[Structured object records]
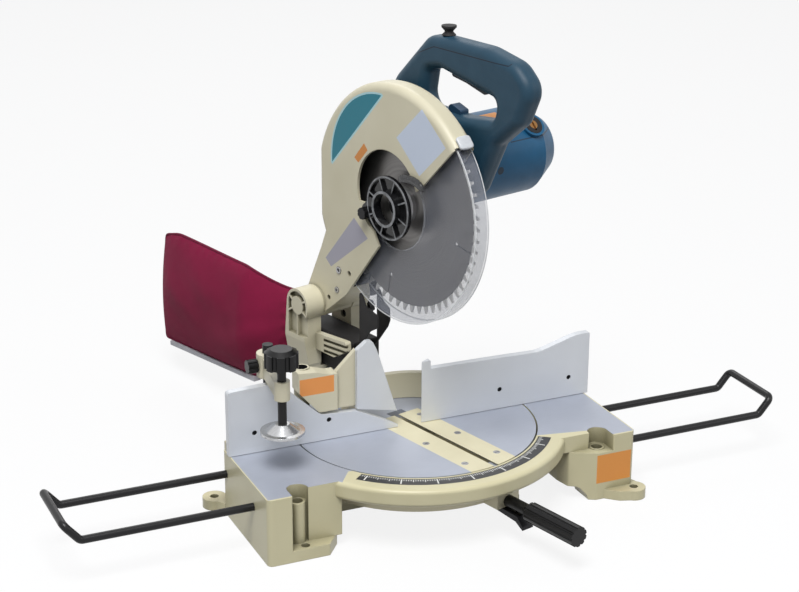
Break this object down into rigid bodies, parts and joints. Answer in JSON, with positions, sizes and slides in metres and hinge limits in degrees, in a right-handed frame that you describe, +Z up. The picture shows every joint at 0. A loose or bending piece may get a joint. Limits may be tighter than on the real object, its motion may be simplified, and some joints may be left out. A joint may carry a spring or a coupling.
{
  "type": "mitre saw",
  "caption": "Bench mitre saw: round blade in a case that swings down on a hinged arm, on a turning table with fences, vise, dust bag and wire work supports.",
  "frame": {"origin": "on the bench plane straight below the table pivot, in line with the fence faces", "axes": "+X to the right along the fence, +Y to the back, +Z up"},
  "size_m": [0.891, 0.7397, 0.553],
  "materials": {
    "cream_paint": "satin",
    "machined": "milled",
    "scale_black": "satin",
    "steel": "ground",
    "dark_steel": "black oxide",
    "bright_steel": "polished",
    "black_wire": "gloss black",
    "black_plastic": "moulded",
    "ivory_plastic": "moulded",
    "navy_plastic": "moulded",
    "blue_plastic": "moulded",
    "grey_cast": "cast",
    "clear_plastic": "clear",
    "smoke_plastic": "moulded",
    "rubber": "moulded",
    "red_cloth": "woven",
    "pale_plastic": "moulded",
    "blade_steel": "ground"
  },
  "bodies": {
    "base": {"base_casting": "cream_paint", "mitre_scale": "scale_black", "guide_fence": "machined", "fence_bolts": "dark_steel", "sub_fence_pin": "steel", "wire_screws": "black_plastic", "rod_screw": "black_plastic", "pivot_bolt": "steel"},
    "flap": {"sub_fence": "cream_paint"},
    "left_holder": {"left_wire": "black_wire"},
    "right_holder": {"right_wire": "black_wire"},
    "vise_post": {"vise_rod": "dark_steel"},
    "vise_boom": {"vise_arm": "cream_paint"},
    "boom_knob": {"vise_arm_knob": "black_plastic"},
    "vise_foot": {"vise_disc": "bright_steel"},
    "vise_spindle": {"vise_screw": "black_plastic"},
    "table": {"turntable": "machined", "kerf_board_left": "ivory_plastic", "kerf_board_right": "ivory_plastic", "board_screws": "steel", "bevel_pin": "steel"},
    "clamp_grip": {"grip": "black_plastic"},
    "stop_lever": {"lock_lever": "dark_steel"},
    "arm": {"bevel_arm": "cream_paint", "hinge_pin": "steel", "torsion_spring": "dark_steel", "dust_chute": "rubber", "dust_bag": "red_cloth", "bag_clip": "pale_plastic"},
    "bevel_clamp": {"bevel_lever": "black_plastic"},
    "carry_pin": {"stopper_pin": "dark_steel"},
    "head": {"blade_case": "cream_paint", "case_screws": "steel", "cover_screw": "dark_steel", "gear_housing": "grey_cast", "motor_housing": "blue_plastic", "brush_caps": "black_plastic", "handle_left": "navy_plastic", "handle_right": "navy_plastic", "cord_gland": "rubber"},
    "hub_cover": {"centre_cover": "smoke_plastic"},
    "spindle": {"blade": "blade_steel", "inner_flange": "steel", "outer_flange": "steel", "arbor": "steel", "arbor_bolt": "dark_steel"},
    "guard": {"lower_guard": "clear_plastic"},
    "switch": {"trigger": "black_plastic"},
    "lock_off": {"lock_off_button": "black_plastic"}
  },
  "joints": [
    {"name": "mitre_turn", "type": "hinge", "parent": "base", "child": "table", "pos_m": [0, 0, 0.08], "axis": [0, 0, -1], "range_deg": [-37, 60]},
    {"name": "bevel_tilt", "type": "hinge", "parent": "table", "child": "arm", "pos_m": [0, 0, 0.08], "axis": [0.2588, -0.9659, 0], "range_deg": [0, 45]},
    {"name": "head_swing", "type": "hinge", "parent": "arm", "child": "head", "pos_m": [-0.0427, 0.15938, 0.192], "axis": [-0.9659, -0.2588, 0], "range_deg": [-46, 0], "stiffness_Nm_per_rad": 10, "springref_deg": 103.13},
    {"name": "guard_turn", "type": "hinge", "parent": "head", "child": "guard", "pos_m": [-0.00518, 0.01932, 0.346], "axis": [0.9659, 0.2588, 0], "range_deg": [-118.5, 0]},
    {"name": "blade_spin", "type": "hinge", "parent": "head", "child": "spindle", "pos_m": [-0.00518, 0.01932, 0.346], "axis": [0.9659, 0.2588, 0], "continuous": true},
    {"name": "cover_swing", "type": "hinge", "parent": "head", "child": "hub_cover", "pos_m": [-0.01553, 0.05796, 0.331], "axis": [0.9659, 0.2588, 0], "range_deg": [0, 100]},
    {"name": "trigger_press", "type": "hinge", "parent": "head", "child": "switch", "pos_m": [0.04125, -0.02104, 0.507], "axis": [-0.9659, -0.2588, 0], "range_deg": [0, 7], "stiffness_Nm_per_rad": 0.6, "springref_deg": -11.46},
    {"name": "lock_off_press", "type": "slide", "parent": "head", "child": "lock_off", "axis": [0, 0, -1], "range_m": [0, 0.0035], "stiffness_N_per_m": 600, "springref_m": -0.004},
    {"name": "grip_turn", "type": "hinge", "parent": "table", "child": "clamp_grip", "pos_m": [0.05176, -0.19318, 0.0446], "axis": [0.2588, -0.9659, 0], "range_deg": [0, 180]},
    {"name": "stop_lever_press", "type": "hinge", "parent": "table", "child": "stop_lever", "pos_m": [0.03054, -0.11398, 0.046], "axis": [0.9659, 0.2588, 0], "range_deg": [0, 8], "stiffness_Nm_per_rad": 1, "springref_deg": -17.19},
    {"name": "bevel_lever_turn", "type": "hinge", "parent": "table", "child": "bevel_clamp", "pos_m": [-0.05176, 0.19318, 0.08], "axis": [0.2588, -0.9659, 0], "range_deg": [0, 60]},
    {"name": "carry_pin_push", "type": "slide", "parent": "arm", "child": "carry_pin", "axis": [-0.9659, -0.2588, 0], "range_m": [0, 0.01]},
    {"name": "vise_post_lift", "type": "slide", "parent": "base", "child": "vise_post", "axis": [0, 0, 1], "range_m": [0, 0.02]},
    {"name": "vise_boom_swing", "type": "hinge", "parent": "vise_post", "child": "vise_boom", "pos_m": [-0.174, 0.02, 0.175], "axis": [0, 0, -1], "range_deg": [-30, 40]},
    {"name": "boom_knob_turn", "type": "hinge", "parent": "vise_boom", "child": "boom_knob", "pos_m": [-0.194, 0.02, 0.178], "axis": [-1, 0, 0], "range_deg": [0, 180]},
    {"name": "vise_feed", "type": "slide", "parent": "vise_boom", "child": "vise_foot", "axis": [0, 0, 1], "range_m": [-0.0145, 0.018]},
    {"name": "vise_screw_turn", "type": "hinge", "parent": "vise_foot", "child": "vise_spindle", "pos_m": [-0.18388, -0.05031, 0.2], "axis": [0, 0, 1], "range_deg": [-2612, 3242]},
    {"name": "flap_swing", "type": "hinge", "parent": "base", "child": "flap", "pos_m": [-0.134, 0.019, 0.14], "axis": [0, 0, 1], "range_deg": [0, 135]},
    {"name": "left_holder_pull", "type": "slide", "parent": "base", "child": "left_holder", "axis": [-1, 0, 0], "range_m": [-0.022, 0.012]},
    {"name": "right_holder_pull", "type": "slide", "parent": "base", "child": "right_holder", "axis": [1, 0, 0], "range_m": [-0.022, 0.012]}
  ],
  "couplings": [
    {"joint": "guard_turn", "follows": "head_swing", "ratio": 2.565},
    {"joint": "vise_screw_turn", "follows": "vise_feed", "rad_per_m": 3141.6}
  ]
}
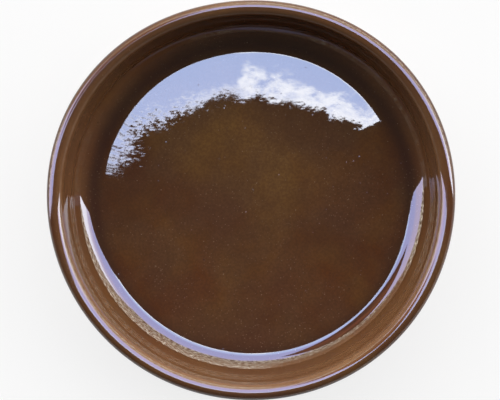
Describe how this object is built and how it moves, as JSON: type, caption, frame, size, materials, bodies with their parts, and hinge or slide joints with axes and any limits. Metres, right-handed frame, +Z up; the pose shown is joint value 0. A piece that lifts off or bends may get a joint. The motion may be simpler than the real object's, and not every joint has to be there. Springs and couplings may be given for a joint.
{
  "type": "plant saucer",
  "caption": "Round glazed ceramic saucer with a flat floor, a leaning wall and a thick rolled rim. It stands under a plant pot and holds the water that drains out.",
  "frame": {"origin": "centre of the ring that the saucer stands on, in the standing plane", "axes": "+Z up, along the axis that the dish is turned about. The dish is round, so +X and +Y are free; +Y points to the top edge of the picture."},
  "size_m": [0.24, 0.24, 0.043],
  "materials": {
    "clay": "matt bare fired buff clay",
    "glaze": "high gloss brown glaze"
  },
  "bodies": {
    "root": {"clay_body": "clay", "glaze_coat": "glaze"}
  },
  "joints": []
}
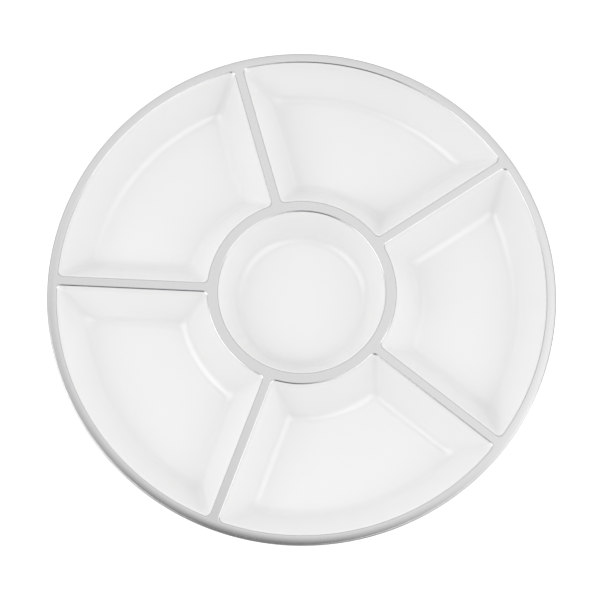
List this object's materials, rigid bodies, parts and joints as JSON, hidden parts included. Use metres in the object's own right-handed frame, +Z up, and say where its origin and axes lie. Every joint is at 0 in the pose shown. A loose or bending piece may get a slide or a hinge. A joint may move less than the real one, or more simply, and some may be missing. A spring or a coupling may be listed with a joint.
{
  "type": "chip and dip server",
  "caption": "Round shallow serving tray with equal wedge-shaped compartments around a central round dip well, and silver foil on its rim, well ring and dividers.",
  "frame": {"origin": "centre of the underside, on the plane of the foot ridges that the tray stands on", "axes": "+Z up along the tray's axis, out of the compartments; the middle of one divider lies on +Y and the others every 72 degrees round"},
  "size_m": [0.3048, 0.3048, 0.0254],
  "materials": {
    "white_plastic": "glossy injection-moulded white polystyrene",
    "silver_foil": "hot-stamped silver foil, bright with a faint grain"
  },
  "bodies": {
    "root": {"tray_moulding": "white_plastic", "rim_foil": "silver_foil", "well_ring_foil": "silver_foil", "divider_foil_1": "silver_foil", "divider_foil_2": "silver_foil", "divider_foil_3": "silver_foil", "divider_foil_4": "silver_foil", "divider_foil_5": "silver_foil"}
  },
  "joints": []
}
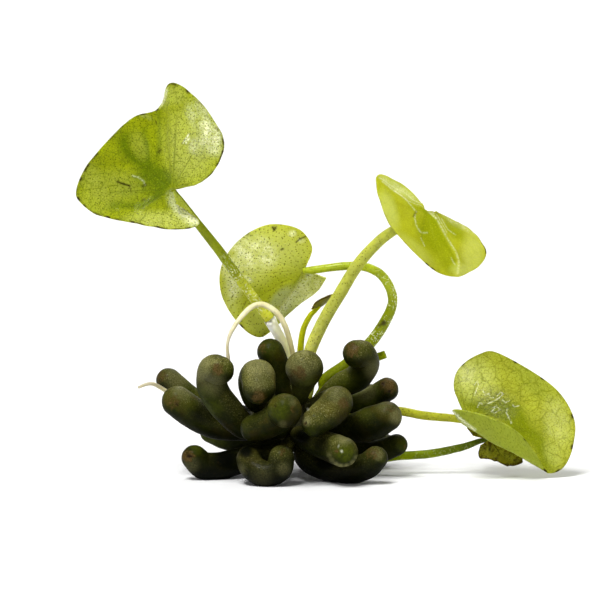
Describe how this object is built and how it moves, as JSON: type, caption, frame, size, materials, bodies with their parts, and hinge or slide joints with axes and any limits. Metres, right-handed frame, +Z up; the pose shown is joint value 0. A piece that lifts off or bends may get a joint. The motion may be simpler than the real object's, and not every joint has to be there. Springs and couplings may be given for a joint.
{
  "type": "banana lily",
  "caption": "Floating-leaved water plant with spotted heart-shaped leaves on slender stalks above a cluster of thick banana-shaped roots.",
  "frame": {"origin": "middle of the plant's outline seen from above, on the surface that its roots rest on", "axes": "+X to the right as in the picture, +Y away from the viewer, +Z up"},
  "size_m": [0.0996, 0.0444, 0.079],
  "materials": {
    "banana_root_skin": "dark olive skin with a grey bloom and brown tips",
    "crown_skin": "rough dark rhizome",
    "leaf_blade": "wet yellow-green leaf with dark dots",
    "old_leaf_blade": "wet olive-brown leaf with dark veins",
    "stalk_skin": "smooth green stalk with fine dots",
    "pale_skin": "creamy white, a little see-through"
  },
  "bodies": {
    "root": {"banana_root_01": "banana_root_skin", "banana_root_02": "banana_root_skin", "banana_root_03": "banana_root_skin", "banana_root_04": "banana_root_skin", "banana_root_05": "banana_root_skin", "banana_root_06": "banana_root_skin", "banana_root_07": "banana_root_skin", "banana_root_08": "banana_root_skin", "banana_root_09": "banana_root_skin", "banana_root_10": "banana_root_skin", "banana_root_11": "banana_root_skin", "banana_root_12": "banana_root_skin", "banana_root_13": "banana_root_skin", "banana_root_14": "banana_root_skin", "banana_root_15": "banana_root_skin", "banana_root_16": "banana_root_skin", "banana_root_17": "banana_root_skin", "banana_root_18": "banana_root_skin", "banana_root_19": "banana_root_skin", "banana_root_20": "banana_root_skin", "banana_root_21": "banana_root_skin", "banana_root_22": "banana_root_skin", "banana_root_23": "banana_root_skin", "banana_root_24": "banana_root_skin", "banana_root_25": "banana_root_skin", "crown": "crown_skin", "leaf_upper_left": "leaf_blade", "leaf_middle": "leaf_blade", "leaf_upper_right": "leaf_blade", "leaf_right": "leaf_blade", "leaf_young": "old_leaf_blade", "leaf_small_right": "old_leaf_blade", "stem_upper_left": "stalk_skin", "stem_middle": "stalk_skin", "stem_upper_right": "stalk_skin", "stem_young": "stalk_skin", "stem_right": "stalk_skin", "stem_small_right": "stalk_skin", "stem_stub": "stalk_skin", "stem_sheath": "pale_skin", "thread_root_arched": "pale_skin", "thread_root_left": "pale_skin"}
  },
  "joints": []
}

→ YOUR INSTRUCTIONS: Where a line in the material above holds "picture", copy that line.

→ ANSWER FOR THE TASK:
Break this object down into rigid bodies, parts and joints. Answer in JSON, with positions, sizes and slides in metres and hinge limits in degrees, in a right-handed frame that you describe, +Z up. The picture shows every joint at 0. A loose or bending piece may get a joint. Limits may be tighter than on the real object, its motion may be simplified, and some joints may be left out. A joint may carry a spring or a coupling.
  "frame": {"origin": "centre of the ring that the saucer stands on, in the standing plane", "axes": "+Z up, along the axis that the dish is turned about. The dish is round, so +X and +Y are free; +Y points to the top edge of the picture."},
  "frame": {"origin": "middle of the plant's outline seen from above, on the surface that its roots rest on", "axes": "+X to the right as in the picture, +Y away from the viewer, +Z up"},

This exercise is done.